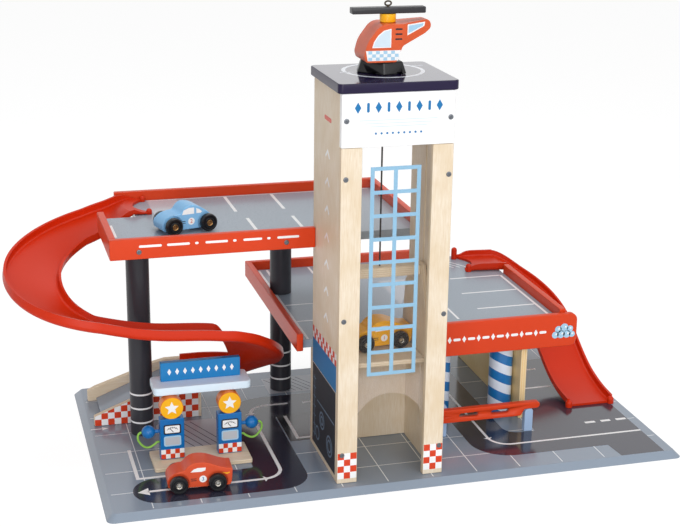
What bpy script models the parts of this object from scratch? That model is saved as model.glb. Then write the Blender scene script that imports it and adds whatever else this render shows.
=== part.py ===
# Toy parking garage: base board, tower with a hand cranked lift, two parking decks, two slides,
# a return ramp, fuel pumps, a car wash with a barrier, a helicopter and three cars.
# Row frame: origin at the centre of the base board's underside, +X right, +Y back, +Z up.
# Sizes are in millimetres and turned into metres when the meshes are made.
import bpy
import bmesh
import math
from mathutils import Matrix, Vector

MM = 0.001

# Clearances
GAP = 0.3            # between pieces that are glued or screwed face to face
RUN = 0.08           # radial play of a pin in its bore
PLAY = 1.0           # side play of the lift between the tower panels
GROOVE_PLAY = 0.6    # play of the lift's tongues in the panel grooves

# Base board
BASE_W = 700.0
BASE_D = 383.0
BASE_T = 8.0         # its edge is cut at 45 degrees over the whole thickness

# Tower
TOWER_X = -20.0      # centre line
TOWER_W = 128.0
TOWER_FRONT = -173.0
TOWER_BACK = -57.0
PANEL_T = 9.0
FRONT_T = 7.7
BACK_T = 7.7
POST_W = 23.8
TOWER_H = 463.2      # top of the side panels above the floor
SIGN_H = 59.0
GROOVE_W = 6.4
GROOVE_DEPTH = 4.0
GROOVE_Z = 43.0
PANE_T = 2.0
PANE_DOWN = 8.2      # the pane's top below the side panels' top
PANE_TOP = TOWER_H - PANE_DOWN
ARCH_R = 42.0
ARCH_SPRING = 70.0

# Roof
ROOF_T = 10.5
ROOF_SIDE = 4.0      # how far the roof stands out at the sides
ROOF_FRONT = 2.0
ROOF_BACK = 6.0
ROOF_CORNER = 6.0

# Decks
DECK_T = 10.0
LOWER_Z = 144.0      # top of the lower deck
UPPER_Z = 275.0      # top of the upper deck
RAIL_T = 8.0
RAIL_UP = 12.0       # rail above the deck's top
LOWER_X0, LOWER_X1, LOWER_Y1 = -106.0, 245.0, 231.0
UPPER_X0, UPPER_X1, UPPER_Y1 = -323.0, 52.0, 148.0
UPPER_FRONT = -69.0
FASCIA_H = 43.0
FASCIA_X1 = 258.0

# Pillars
PILLAR_D = 28.0
PILLAR_1 = (-280.5, 25.7)
PILLAR_2 = (-80.7, 124.0)

# Slides
LEFT_SLIDE_W = 68.0
LEFT_SLIDE_H = 13.2
RIGHT_SLIDE_W = 64.0
RIGHT_SLIDE_H = 11.5
SLIDE_WALL = 3.2
SLIDE_FLOOR = 3.0
SLIDE_LIP = 21.0     # length of the left slide's ears that lie on the deck
LEFT_START = (-276.0, 105.0)
RIGHT_START = (190.0, 179.3)
RIGHT_DRIFT = 6.5    # how far the right slide has drawn forward where it leaves the deck
MOUTH_EDGE = 2.0     # from the deck's notch to the middle of the left mouth's hollow edge
MOUTH_SIDE = 4.8     # floor left at each wall of a mouth
RIGHT_MOUTH = 17.0   # depth of the right mouth's hollow edge

# Ramp
RAMP_WALL_T = 8.0
RAMP_Y = 101.0       # centre line, shared with the left slide's end
RAMP_SIDE_GAP = 3.0  # between the slide's end and the ramp's walls
RAMP_X0, RAMP_X1 = -336.0, -200.5
RAMP_FOOT = -325.0
RAMP_TOP_Z = 51.8

# Lift
PLATFORM_T = 6.0
PLATFORM_FRONT, PLATFORM_BACK = -146.0, -60.0
CHEEK_T = 6.0
CAGE_H = 106.0       # crossbar's top above the platform's top
CROSSBAR_H = 12.0
CROSSBAR_Y0, CROSSBAR_Y1 = -122.0, -104.0
GUIDE_Y = -110.0
WINCH_DOWN = 28.2    # the crank's axle below the side panels' top
WINCH_Y, WINCH_Z = -104.0, TOWER_H - WINCH_DOWN
DRUM_R = 10.0
AXLE_R = 3.0
CORD_R = 1.0
CRANK_R = 16.0

# Car wash and barrier
WASH_WALL_X0, WASH_WALL_T = 192.0, 8.0
ROLLER_R = 15.0
ROLLER_Y = -20.0
ROLLER_X = (91.0, 176.0)
ROLLER_PIN_R = 3.0
ROLLER_PIN_L = 5.0
BOOM_Y, BOOM_T = -84.0, 8.0
BOOM_Z0, BOOM_Z1 = 30.0, 47.0
BOOM_PIVOT_X, BOOM_PIVOT_Z = 70.0, 38.5

# Fuel pumps
ISLAND = (-282.0, -166.0, -94.0, -43.0)
ISLAND_T = 5.0
PUMP_FRONT = -72.0
PUMP_D = 13.0
PUMP_W = 28.6
PUMP_H = 51.5
PUMP_X = (-257.7, -188.7)
DISC_R = 13.8
DISC_T = 15.0
CANOPY = (-277.0, -161.0, -66.0, -26.0)
CANOPY_T = 9.6
SIGN_BLOCK = (-266.0, -170.5, -46.0, -38.0, 23.5)
NOZZLE_Z, NOZZLE_Y = 48.5, -65.5
NOZZLE_R = 8.0
NOZZLE_OUT = 13.2    # ball centre from the pump's side
PEG_R = 2.2
HOSE_R = 1.3

# Helicopter
HELI_X, HELI_Y = -16.2, -113.0
HELI_T = 40.0
HELI_TAIL_T = 14.0
SKID_H = 13.7
SKID_PLAN = ((-9.8, -22.0), (18.2, -16.5), (18.2, 16.0), (-9.8, 22.0), (-30.8, 15.0), (-32.8, 4.0))
SKID_MIDDLE = -7.3       # middle of the plan from the mast's axis
SKID_TOP_SHARE = 0.84    # the block narrows to this share at its top
SKID_GROOVES = ((-40.0, 25.0, -13.5, -5.0), (6.0, 13.0, -30.0, 30.0))
SKID_GROOVE_H = 2.6
HUB_R, HUB_H = 9.0, 9.0
ROTOR_L, ROTOR_W, ROTOR_H = 84.0, 12.0, 7.0
PIN_R = 1.5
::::
Work to be completed — Each line of the listing should be echoed back exactly.

Right answer —
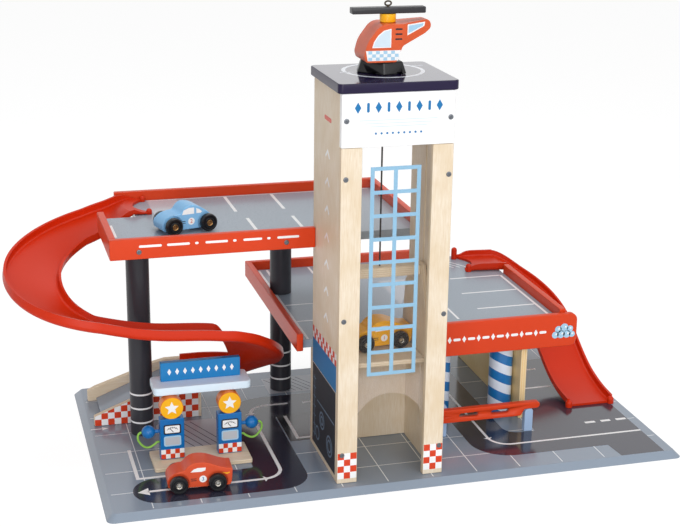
What bpy script models the parts of this object from scratch? That model is saved as model.glb. Then write the Blender scene script that imports it and adds whatever else this render shows.
=== part.py ===
# Toy parking garage: base board, tower with a hand cranked lift, two parking decks, two slides,
# a return ramp, fuel pumps, a car wash with a barrier, a helicopter and three cars.
# Row frame: origin at the centre of the base board's underside, +X right, +Y back, +Z up.
# Sizes are in millimetres and turned into metres when the meshes are made.
import bpy
import bmesh
import math
from mathutils import Matrix, Vector

MM = 0.001

# Clearances
GAP = 0.3            # between pieces that are glued or screwed face to face
RUN = 0.08           # radial play of a pin in its bore
PLAY = 1.0           # side play of the lift between the tower panels
GROOVE_PLAY = 0.6    # play of the lift's tongues in the panel grooves

# Base board
BASE_W = 700.0
BASE_D = 383.0
BASE_T = 8.0         # its edge is cut at 45 degrees over the whole thickness

# Tower
TOWER_X = -20.0      # centre line
TOWER_W = 128.0
TOWER_FRONT = -173.0
TOWER_BACK = -57.0
PANEL_T = 9.0
FRONT_T = 7.7
BACK_T = 7.7
POST_W = 23.8
TOWER_H = 463.2      # top of the side panels above the floor
SIGN_H = 59.0
GROOVE_W = 6.4
GROOVE_DEPTH = 4.0
GROOVE_Z = 43.0
PANE_T = 2.0
PANE_DOWN = 8.2      # the pane's top below the side panels' top
PANE_TOP = TOWER_H - PANE_DOWN
ARCH_R = 42.0
ARCH_SPRING = 70.0

# Roof
ROOF_T = 10.5
ROOF_SIDE = 4.0      # how far the roof stands out at the sides
ROOF_FRONT = 2.0
ROOF_BACK = 6.0
ROOF_CORNER = 6.0

# Decks
DECK_T = 10.0
LOWER_Z = 144.0      # top of the lower deck
UPPER_Z = 275.0      # top of the upper deck
RAIL_T = 8.0
RAIL_UP = 12.0       # rail above the deck's top
LOWER_X0, LOWER_X1, LOWER_Y1 = -106.0, 245.0, 231.0
UPPER_X0, UPPER_X1, UPPER_Y1 = -323.0, 52.0, 148.0
UPPER_FRONT = -69.0
FASCIA_H = 43.0
FASCIA_X1 = 258.0

# Pillars
PILLAR_D = 28.0
PILLAR_1 = (-280.5, 25.7)
PILLAR_2 = (-80.7, 124.0)

# Slides
LEFT_SLIDE_W = 68.0
LEFT_SLIDE_H = 13.2
RIGHT_SLIDE_W = 64.0
RIGHT_SLIDE_H = 11.5
SLIDE_WALL = 3.2
SLIDE_FLOOR = 3.0
SLIDE_LIP = 21.0     # length of the left slide's ears that lie on the deck
LEFT_START = (-276.0, 105.0)
RIGHT_START = (190.0, 179.3)
RIGHT_DRIFT = 6.5    # how far the right slide has drawn forward where it leaves the deck
MOUTH_EDGE = 2.0     # from the deck's notch to the middle of the left mouth's hollow edge
MOUTH_SIDE = 4.8     # floor left at each wall of a mouth
RIGHT_MOUTH = 17.0   # depth of the right mouth's hollow edge

# Ramp
RAMP_WALL_T = 8.0
RAMP_Y = 101.0       # centre line, shared with the left slide's end
RAMP_SIDE_GAP = 3.0  # between the slide's end and the ramp's walls
RAMP_X0, RAMP_X1 = -336.0, -200.5
RAMP_FOOT = -325.0
RAMP_TOP_Z = 51.8

# Lift
PLATFORM_T = 6.0
PLATFORM_FRONT, PLATFORM_BACK = -146.0, -60.0
CHEEK_T = 6.0
CAGE_H = 106.0       # crossbar's top above the platform's top
CROSSBAR_H = 12.0
CROSSBAR_Y0, CROSSBAR_Y1 = -122.0, -104.0
GUIDE_Y = -110.0
WINCH_DOWN = 28.2    # the crank's axle below the side panels' top
WINCH_Y, WINCH_Z = -104.0, TOWER_H - WINCH_DOWN
DRUM_R = 10.0
AXLE_R = 3.0
CORD_R = 1.0
CRANK_R = 16.0

# Car wash and barrier
WASH_WALL_X0, WASH_WALL_T = 192.0, 8.0
ROLLER_R = 15.0
ROLLER_Y = -20.0
ROLLER_X = (91.0, 176.0)
ROLLER_PIN_R = 3.0
ROLLER_PIN_L = 5.0
BOOM_Y, BOOM_T = -84.0, 8.0
BOOM_Z0, BOOM_Z1 = 30.0, 47.0
BOOM_PIVOT_X, BOOM_PIVOT_Z = 70.0, 38.5

# Fuel pumps
ISLAND = (-282.0, -166.0, -94.0, -43.0)
ISLAND_T = 5.0
PUMP_FRONT = -72.0
PUMP_D = 13.0
PUMP_W = 28.6
PUMP_H = 51.5
PUMP_X = (-257.7, -188.7)
DISC_R = 13.8
DISC_T = 15.0
CANOPY = (-277.0, -161.0, -66.0, -26.0)
CANOPY_T = 9.6
SIGN_BLOCK = (-266.0, -170.5, -46.0, -38.0, 23.5)
NOZZLE_Z, NOZZLE_Y = 48.5, -65.5
NOZZLE_R = 8.0
NOZZLE_OUT = 13.2    # ball centre from the pump's side
PEG_R = 2.2
HOSE_R = 1.3

# Helicopter
HELI_X, HELI_Y = -16.2, -113.0
HELI_T = 40.0
HELI_TAIL_T = 14.0
SKID_H = 13.7
SKID_PLAN = ((-9.8, -22.0), (18.2, -16.5), (18.2, 16.0), (-9.8, 22.0), (-30.8, 15.0), (-32.8, 4.0))
SKID_MIDDLE = -7.3       # middle of the plan from the mast's axis
SKID_TOP_SHARE = 0.84    # the block narrows to this share at its top
SKID_GROOVES = ((-40.0, 25.0, -13.5, -5.0), (6.0, 13.0, -30.0, 30.0))
SKID_GROOVE_H = 2.6
HUB_R, HUB_H = 9.0, 9.0
ROTOR_L, ROTOR_W, ROTOR_H = 84.0, 12.0, 7.0
PIN_R = 1.5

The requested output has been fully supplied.